-- Start --

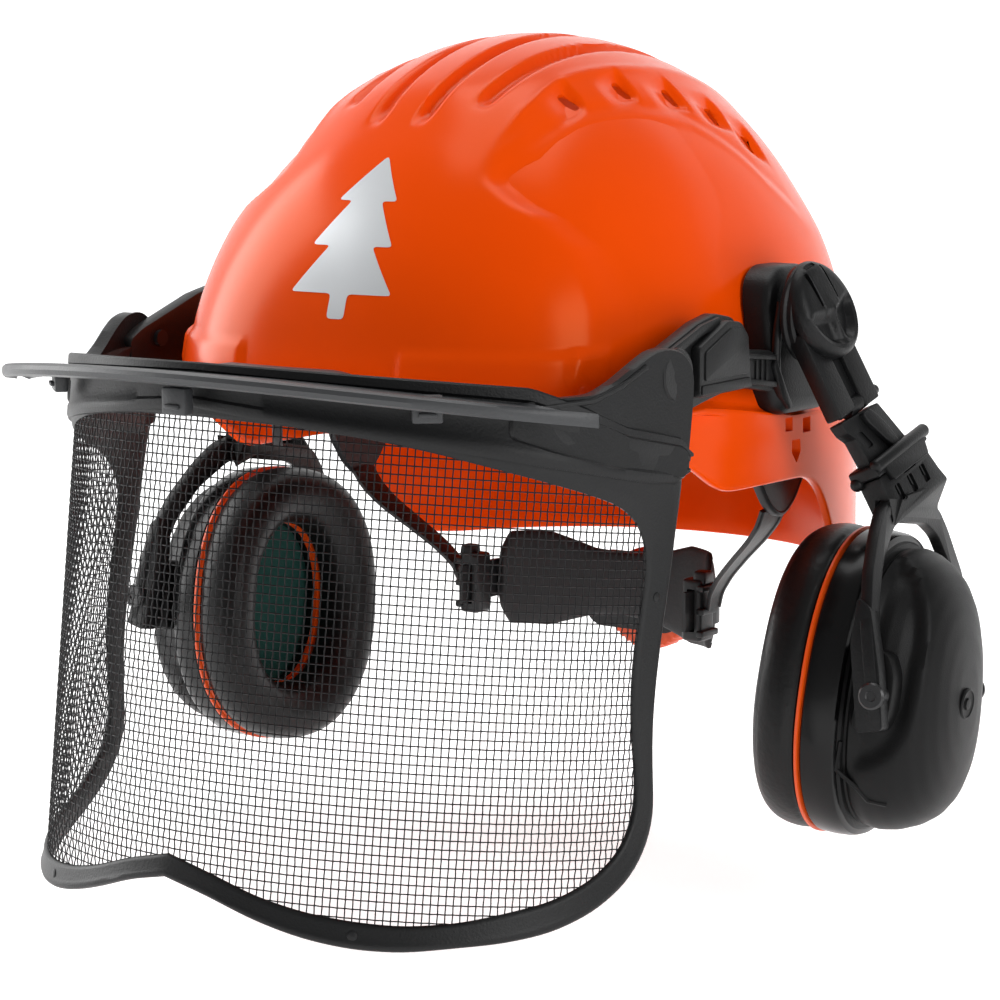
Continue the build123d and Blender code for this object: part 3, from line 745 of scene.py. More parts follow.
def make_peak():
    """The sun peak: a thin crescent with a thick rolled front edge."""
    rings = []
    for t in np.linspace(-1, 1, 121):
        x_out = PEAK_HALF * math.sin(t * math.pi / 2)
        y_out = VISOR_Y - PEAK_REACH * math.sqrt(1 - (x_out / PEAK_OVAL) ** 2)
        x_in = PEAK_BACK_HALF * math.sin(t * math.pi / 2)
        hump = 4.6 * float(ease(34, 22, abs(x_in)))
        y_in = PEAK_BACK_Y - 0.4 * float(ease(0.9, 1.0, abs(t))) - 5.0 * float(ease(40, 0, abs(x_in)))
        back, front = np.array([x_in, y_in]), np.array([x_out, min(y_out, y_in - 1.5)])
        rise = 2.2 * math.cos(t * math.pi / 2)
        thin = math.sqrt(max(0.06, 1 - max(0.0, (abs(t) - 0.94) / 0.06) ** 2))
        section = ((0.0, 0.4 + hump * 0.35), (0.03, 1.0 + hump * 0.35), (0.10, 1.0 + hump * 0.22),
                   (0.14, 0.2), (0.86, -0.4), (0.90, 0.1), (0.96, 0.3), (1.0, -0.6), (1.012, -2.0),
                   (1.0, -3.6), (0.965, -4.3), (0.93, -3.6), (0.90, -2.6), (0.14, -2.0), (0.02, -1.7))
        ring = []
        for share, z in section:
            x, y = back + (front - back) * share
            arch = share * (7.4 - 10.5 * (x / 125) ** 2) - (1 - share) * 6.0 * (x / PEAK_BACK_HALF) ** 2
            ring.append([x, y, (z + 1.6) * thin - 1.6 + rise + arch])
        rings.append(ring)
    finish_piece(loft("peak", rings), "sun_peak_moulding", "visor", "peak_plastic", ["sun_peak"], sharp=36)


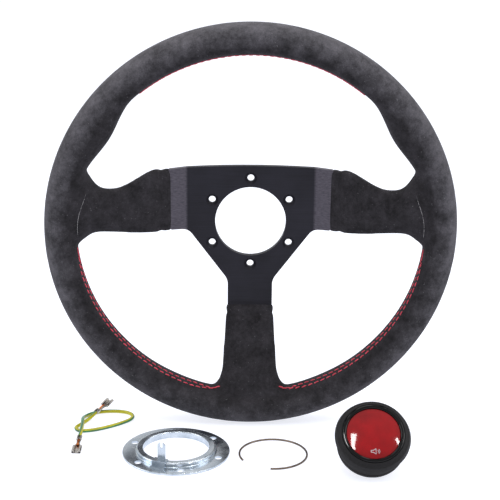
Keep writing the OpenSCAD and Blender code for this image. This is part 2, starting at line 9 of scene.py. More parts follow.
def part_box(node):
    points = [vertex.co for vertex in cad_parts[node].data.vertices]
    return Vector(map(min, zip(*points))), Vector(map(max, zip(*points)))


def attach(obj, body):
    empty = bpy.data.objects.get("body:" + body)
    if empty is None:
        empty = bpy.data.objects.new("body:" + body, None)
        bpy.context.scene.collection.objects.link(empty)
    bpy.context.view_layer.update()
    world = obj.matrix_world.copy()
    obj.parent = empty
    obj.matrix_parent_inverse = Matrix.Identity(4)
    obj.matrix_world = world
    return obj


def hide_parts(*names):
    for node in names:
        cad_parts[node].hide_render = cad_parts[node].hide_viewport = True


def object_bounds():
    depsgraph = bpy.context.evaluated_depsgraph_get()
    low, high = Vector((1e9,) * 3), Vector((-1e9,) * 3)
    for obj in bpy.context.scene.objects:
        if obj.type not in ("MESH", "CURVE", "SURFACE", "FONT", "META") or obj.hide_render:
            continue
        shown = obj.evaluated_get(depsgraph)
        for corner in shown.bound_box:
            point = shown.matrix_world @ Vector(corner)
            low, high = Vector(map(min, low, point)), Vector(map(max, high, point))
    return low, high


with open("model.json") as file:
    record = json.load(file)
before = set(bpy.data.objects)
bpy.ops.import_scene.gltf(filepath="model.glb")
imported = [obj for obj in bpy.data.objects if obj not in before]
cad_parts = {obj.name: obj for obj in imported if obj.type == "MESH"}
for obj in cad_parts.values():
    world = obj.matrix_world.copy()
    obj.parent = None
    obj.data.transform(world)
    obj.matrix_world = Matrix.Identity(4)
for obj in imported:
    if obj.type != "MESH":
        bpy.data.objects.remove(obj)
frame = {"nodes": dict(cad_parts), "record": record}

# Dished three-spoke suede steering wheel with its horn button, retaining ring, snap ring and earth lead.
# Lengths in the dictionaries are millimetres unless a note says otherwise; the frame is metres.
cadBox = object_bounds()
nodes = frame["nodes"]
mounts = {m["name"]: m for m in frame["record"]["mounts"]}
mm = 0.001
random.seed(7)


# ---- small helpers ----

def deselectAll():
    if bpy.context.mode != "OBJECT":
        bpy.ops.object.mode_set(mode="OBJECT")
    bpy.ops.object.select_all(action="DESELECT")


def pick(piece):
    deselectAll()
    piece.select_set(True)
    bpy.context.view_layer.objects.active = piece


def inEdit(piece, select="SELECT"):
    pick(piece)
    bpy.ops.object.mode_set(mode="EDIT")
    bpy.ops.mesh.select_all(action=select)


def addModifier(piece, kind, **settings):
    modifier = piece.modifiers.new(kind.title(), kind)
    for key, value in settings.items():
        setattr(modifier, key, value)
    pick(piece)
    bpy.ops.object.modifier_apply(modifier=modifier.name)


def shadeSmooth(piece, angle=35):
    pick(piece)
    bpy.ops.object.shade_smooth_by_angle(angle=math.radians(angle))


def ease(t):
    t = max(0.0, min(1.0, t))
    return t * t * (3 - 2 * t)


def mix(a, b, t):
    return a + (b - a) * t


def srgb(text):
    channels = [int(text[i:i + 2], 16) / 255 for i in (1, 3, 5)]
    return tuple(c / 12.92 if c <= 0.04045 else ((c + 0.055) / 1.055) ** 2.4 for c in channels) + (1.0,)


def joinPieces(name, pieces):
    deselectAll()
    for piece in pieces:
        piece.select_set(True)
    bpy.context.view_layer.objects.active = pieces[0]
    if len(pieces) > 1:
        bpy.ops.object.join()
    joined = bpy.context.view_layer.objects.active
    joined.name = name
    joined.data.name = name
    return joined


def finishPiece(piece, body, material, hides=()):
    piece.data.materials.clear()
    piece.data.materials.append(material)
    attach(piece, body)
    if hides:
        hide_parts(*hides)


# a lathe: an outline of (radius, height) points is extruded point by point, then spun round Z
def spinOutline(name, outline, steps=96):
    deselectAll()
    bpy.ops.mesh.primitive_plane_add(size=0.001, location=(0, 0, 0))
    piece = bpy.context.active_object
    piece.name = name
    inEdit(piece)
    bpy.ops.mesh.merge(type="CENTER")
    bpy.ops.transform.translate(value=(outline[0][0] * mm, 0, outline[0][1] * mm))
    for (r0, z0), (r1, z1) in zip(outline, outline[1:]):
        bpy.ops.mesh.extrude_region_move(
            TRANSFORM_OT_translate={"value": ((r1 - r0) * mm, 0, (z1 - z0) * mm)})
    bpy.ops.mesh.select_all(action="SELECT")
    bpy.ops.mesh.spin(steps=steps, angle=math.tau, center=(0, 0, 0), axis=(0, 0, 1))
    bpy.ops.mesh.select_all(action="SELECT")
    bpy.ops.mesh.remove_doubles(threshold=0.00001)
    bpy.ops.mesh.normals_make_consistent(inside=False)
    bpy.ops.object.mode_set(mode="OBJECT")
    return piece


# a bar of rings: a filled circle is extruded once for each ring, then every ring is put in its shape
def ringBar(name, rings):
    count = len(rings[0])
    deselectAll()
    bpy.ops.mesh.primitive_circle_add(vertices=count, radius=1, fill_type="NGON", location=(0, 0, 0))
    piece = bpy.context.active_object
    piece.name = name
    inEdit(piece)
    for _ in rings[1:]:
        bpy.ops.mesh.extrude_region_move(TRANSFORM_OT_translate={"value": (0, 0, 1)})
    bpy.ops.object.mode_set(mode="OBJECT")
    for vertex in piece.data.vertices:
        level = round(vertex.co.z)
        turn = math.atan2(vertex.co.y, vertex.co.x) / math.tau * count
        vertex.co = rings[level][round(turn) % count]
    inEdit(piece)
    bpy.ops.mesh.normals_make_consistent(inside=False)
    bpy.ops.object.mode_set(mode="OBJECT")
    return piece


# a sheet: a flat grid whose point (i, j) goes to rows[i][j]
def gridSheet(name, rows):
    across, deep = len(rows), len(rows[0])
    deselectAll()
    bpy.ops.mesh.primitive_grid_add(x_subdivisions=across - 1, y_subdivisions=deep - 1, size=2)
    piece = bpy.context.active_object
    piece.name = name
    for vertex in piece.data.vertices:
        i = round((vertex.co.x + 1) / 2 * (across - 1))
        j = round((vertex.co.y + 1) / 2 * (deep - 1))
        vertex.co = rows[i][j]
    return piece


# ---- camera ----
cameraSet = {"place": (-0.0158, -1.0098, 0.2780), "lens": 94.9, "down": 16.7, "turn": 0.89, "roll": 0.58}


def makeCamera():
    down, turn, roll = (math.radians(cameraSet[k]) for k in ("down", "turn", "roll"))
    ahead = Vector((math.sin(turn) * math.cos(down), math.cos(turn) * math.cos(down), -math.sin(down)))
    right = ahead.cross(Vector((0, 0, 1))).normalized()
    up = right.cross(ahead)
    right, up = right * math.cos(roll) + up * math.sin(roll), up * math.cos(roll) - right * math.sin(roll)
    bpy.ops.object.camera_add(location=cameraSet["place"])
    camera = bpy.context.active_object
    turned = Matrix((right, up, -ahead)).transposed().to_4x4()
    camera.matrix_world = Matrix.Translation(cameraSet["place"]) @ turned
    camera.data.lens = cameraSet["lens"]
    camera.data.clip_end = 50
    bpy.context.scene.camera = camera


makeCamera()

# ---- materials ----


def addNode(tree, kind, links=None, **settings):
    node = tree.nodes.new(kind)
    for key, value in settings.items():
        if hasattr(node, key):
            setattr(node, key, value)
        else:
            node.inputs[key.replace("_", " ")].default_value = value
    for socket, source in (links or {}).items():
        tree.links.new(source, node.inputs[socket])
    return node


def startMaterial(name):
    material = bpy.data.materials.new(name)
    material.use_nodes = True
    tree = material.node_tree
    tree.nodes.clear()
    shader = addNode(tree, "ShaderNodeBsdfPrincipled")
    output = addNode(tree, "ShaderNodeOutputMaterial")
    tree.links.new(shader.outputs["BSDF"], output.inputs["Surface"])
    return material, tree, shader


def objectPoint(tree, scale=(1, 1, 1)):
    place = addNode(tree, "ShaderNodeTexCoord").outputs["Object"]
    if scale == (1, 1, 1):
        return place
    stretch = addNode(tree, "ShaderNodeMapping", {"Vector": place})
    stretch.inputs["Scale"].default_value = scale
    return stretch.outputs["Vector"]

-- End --

Select the lines in this material that hold the word "points", leaving none out.

Problem solution =>
    points = [vertex.co for vertex in cad_parts[node].data.vertices]
    return Vector(map(min, zip(*points))), Vector(map(max, zip(*points)))
# a lathe: an outline of (radius, height) points is extruded point by point, then spun round Z